Our vision is based around the premise that people have limited physical capability. Humans have only two hands, limited dexterity and speed, are easy to fatigue, etc. As a result, there are lots of startups working to automate various kinds of tasks, although it’s becoming clear that completely automating physical tasks which take place in unstructured environments is difficult because sensing and AI can’t yet handle much unpredictability. We believe that for many kinds of tasks, human augmentation will be the best approach. By leveraging what both humans and machines do well, this will allow fewer workers to accomplish more in totally new and better ways.

Our observations and testing have revealed that there are many naturally “3 handed” physical tasks for which one hand doesn’t need to take an active role, such as holding a flashlight, information display, or sensing device. Our preliminary tests show that in these cases, a passive body-referenced third hand can significantly enhance productivity. This suggests promise for lower-tech devices, which could be launched quickly and then imbued with greater performance and sophistication as individual use cases dictate. Eventually we plan to leverage upcoming technology improvements to provide workers with greater precision and speed for certain tasks, such as enabling an untrained worker to weld with superhuman skill.

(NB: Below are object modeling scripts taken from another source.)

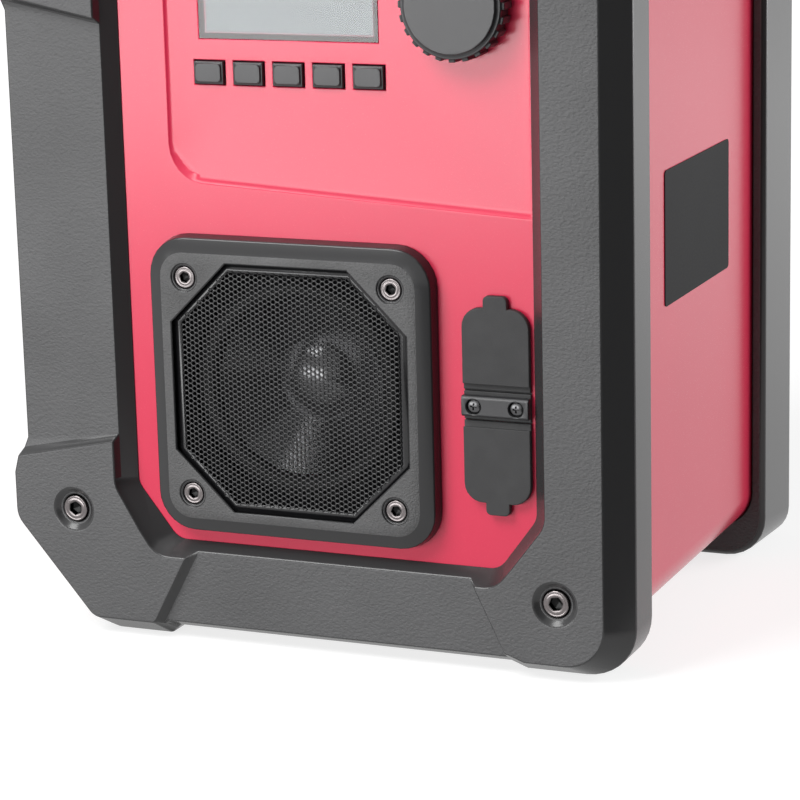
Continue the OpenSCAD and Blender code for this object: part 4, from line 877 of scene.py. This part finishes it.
def panScrew(size, length):
    # low domed head with a cross recess
    half, shank, height = size["head"] / 2, size["shank"] / 2, size["height"]
    dome = [(half * math.sin(t), height * size["dome"] * (1 - math.cos(t)) + size["top"])
            for t in size["domeSteps"]]
    bm = bmesh.new()
    lathedRings(bm, dome + [(half, height), (shank, height + size["seat"]),
                            (shank, length - size["point"]), (shank - size["point"], length)], size["steps"])
    bmesh.ops.recalc_face_normals(bm, faces=bm.faces)
    screw = addObject("panScrew", meshFrom(bm, "panScrew"))
    cutter = crossBlades(size)
    cut = screw.modifiers.new("crossRecess", "BOOLEAN")
    cut.operation, cut.solver, cut.object, cut.use_self = "DIFFERENCE", "EXACT", cutter, True
    bakeModifiers(screw)
    for polygon in screw.data.polygons:
        polygon.use_smooth = True
    screw.data.set_sharp_from_angle(angle=math.radians(size["shadeAngle"]))
    bpy.data.objects.remove(cutter)
    return screw


def screwTree():
    tree, given, result = newTree("screwSet", [
        ("Screw", "Object"), ("Half Turn", "Float"), ("Seed", "Int"), ("Finish", "Material")])
    screw = addNode(tree, "GeometryNodeObjectInfo", {"Object": given["Screw"]}).outputs["Geometry"]
    random = addNode(tree, "FunctionNodeRandomValue", {2: 0.0, 3: 2 * math.pi, "Seed": given["Seed"]},
                     data_type="FLOAT")
    turn = addNode(tree, "ShaderNodeCombineXYZ", {1: random.outputs[1]}).outputs[0]
    around = addNode(tree, "FunctionNodeEulerToRotation", {0: turn}).outputs[0]
    face = addNode(tree, "FunctionNodeEulerToRotation", {
        0: addNode(tree, "ShaderNodeCombineXYZ", {2: given["Half Turn"]}).outputs[0]}).outputs[0]
    both = addNode(tree, "FunctionNodeRotateRotation", {0: around, 1: face}).outputs[0]
    placed = addNode(tree, "GeometryNodeInstanceOnPoints", {
        "Points": given["Geometry"], "Instance": screw, "Rotation": both}).outputs[0]
    real = addNode(tree, "GeometryNodeRealizeInstances", {"Geometry": placed}).outputs[0]
    painted = addNode(tree, "GeometryNodeSetMaterial", {
        "Geometry": real, "Material": given["Finish"]}).outputs[0]
    tree.links.new(painted, result[0])
    return tree


screwSetTree = screwTree()


def setScrews(nodeName, pieceName, screw, places, way, seed, finish):
    bm = bmesh.new()
    for place in places:
        bm.verts.new(place)
    obj = addObject(pieceName, meshFrom(bm, pieceName))
    applyTree(obj, screwSetTree, {
        "Screw": screw, "Half Turn": 0.0 if way < 0 else math.pi, "Seed": seed, "Finish": finish})
    bpy.data.objects.remove(screw)
    settlePiece(obj, finish, nodeName)


for seed, (nodeName, size) in enumerate(socketScrews.items()):
    found = screwPlaces(nodeName)
    screw = socketScrew(size, (found[0][2] - found[0][1]) / mm)
    faces = [(x, low if size["way"] < 0 else high, z) for x, low, high, z in found]
    setScrews(nodeName, size["piece"], screw, faces, size["way"], screwSeeds["socket"] + seed,
              finishes["screw_steel"])
found = screwPlaces("clamp_screws")
setScrews("clamp_screws", panScrews["piece"], panScrew(panScrews, (found[0][2] - found[0][1]) / mm),
          [(x, low, z) for x, low, high, z in found], -1, screwSeeds["pan"], finishes["black_screw"])
print("screws set")


# loudspeaker: turned pieces seen through the grille

driver = {  # radii and places along Y in mm
    "steps": 96,
    "shadeAngle": 40,
    "rimRadius": 28.2, "coneFront": -80.1, "coneDepth": 15.0, "neckRadius": 10.0, "coneThick": 0.8,
    "coneSteps": 12,
    "capRadius": 13.0, "capRise": 5.0, "capThick": 0.7, "capSteps": 14,
    "capInside": 0.96,  # the inner dome ends this share of the way out
    "rollInner": 28.5, "rollOuter": 34.6, "rollEdge": 35.8, "rollThick": 0.8, "rollSteps": 20,
    "flange": -79.5,
    "sleeveInner": 35.86, "sleeveOuter": 35.97,  # the felt's sleeve: a dark lining over the bore's red edge, painted shade
    "sleeveFront": -84.0, "sleeveBack": -80.4,
}


def turnProfile(bm, profile):
    # profile: a closed walk of (radius, y) in mm round the driver's axis
    low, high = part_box("driver_cone")
    centreX, centreZ = (low.x + high.x) / 2, (low.z + high.z) / 2
    count = driver["steps"]
    rings = []
    for radius, y in profile:
        if radius < 0.001:  # on the axis the ring is one point
            rings.append([bm.verts.new((centreX, y * mm, centreZ))])
            continue
        turns = [2 * math.pi * i / count for i in range(count)]
        rings.append([bm.verts.new((centreX + radius * mm * math.cos(turn), y * mm,
                                    centreZ + radius * mm * math.sin(turn))) for turn in turns])
    for a, b in zip(rings, rings[1:] + rings[:1]):
        for i in range(count):
            corners = []
            for vert in (a[i % len(a)], a[(i + 1) % len(a)], b[(i + 1) % len(b)], b[i % len(b)]):
                if vert not in corners:
                    corners.append(vert)
            if len(corners) > 2:
                bm.faces.new(corners)


def turnedPiece(pieceName, nodeName, profile, finish, bm=None):
    bm = bm or bmesh.new()
    turnProfile(bm, profile)
    bmesh.ops.recalc_face_normals(bm, faces=bm.faces)
    obj = addObject(pieceName, shadedMesh(bm, pieceName, driver["shadeAngle"]))
    settlePiece(obj, finish, nodeName)


def coneLine(radius):
    share = (driver["rimRadius"] - radius) / (driver["rimRadius"] - driver["neckRadius"])
    return driver["coneFront"] + driver["coneDepth"] * share


def makeCone():
    steps = driver["coneSteps"]
    radii = [driver["rimRadius"] + (driver["neckRadius"] - driver["rimRadius"]) * i / steps
             for i in range(steps + 1)]
    front = [(r, coneLine(r)) for r in radii]
    back = [(r, coneLine(r) + driver["coneThick"]) for r in reversed(radii)]
    turnedPiece("speakerCone", "driver_cone", front + back, finishes["cone_paper"])


def makeDustCap():
    # part of a thin sphere that sits on the cone
    rise, reach, steps = driver["capRise"], driver["capRadius"], driver["capSteps"]
    sphere = (reach * reach + rise * rise) / (2 * rise)
    hollow = sphere - driver["capThick"]
    edge = math.asin(reach / sphere)
    middle = coneLine(reach) + sphere * math.cos(edge)
    angles = [edge * i / steps for i in range(steps + 1)]
    outer = [(sphere * math.sin(a), middle - sphere * math.cos(a)) for a in angles]
    inner = [(hollow * math.sin(a * driver["capInside"]), middle - hollow * math.cos(a * driver["capInside"]))
             for a in reversed(angles)]
    turnedPiece("speakerDustCap", "dust_cap", outer + inner, finishes["cap_plastic"])


def makeSurround():
    # a half roll between the cone and a flat border
    inner, outer, thick, steps = (driver[key] for key in ("rollInner", "rollOuter", "rollThick", "rollSteps"))
    mid, half = (inner + outer) / 2, (outer - inner) / 2
    level = driver["flange"] - thick
    angles = [math.pi * i / steps for i in range(steps + 1)]
    over = [(mid - half * math.cos(a), level - half * math.sin(a)) for a in angles]
    under = [(mid - (half - thick) * math.cos(a), level - (half - thick) * math.sin(a))
             for a in reversed(angles)]
    border = [(driver["rollEdge"], level), (driver["rollEdge"], driver["flange"]),
              (outer - thick, driver["flange"])]
    turnedPiece("speakerSurround", "driver_surround", over + border + under, finishes["seal_rubber"])


def makeFelt():
    # the solid's own ring, and a dark sleeve over the panel's bore that stands in as painted shade there
    inner, outer, front, back = (driver["sleeve" + end] for end in ("Inner", "Outer", "Front", "Back"))
    sleeve = [(inner, front), (outer, front), (outer, back), (inner, back)]
    turnedPiece("grilleFelt", "grille_felt", sleeve, finishes["grille_cloth"], mergedSolid("grille_felt"))


makeCone()
makeDustCap()
makeSurround()
makeFelt()
print("loudspeaker made")


# what stays as its solid, in its own finish

shown = [name for name, node in cadNodes.items() if not node.hide_render]
for name in shown:
    cadNodes[name].data.materials.clear()
    cadNodes[name].data.materials.append(finishes[slotOf[name]])
print("solids finished:", len(shown))
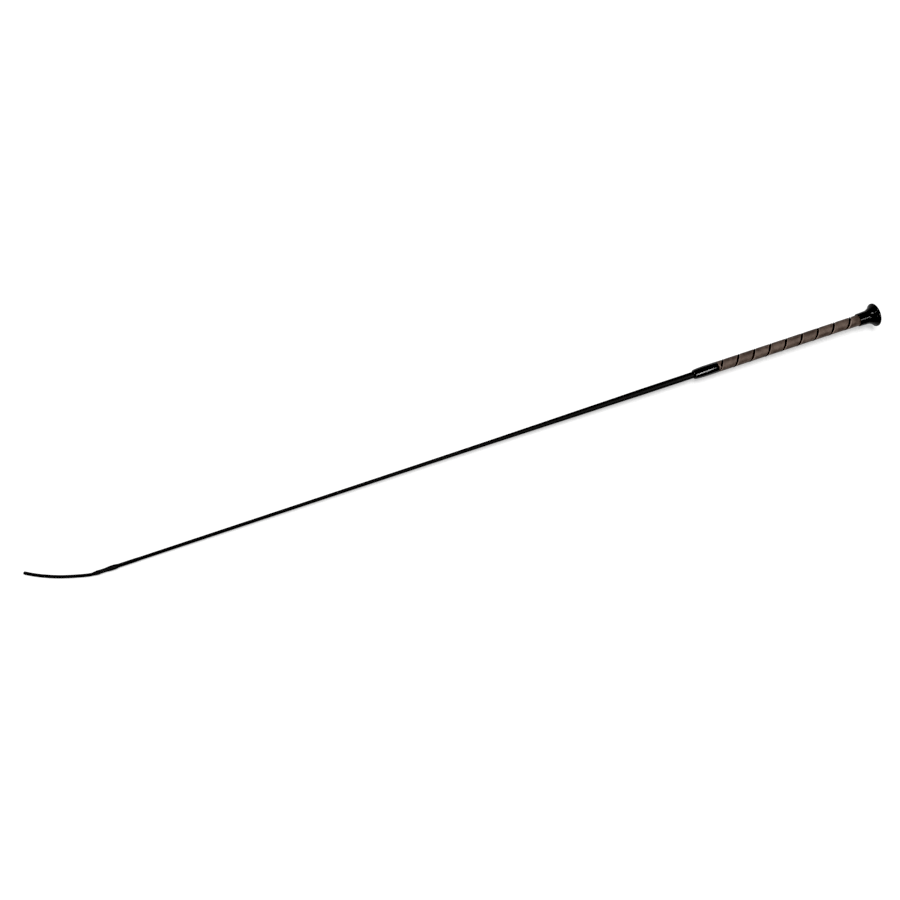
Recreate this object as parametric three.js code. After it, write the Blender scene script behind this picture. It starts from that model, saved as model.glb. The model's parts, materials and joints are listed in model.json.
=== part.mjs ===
// A 120 cm dressage whip: mushroom cap, wrapped grip, braided shaft and cord lash.
// Millimetres, +Z up. The whip lies at rest on its cap rim and its lash, with +X along it
// towards the cap and the lash curving off towards +Y on the floor.
//
// A station is a distance along the whip's axis from the cap's end face towards the lash.
// An outline is a list of [station, radius] points.

import * as THREE from 'three';

// ---- Driving dimensions ----

const CAP = {
  faceRadius: 11.5,
  rimRadius: 15.65,
  rimStation: 2.3,
  rimBack: 3.8,
  flareRadius: 15.1,
  flareStation: 12.9,
  sleeveRadius: 9.05,
  mouthRadius: 8.65,
  mouthStation: 25.4,
  boreRadius: 7.7,
  boreStart: 5,
};
// The flare is fuller than a quarter ellipse: these powers bend its two coordinates.
const FLARE_POWERS = { along: 1.6, out: 1.35 };
// How far the rim's crown stands in from its full radius, halfway round its back edge.
const RIM_ROUND = 0.15;
const DISC = { radius: 9.0, thickness: 1.0, recess: 1.2, clearance: 0.3 };
const NAIL = {
  headRadius: 3.2,
  headThickness: 1.0,
  shankRadius: 1.1,
  tipRadius: 0.2,
  length: 19,
  clearance: 0.2,
  endClearance: 1,
};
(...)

A selection of tasks we are evaluating for commercial potential:

Field tests doing various tasks:

Preliminary testing at Amazon fulfillment centers suggests that our devices could be valuable for stowing (putting items into inventory) and picking (pulling from inventory to fulfill an order) by holding the worker’s scanner and freeing up both their hands to manipulate packages. The un-augmented Amazon worker on the left takes significantly longer to stow (due to being encumbered by holding the scanner) and experiences greater frustration.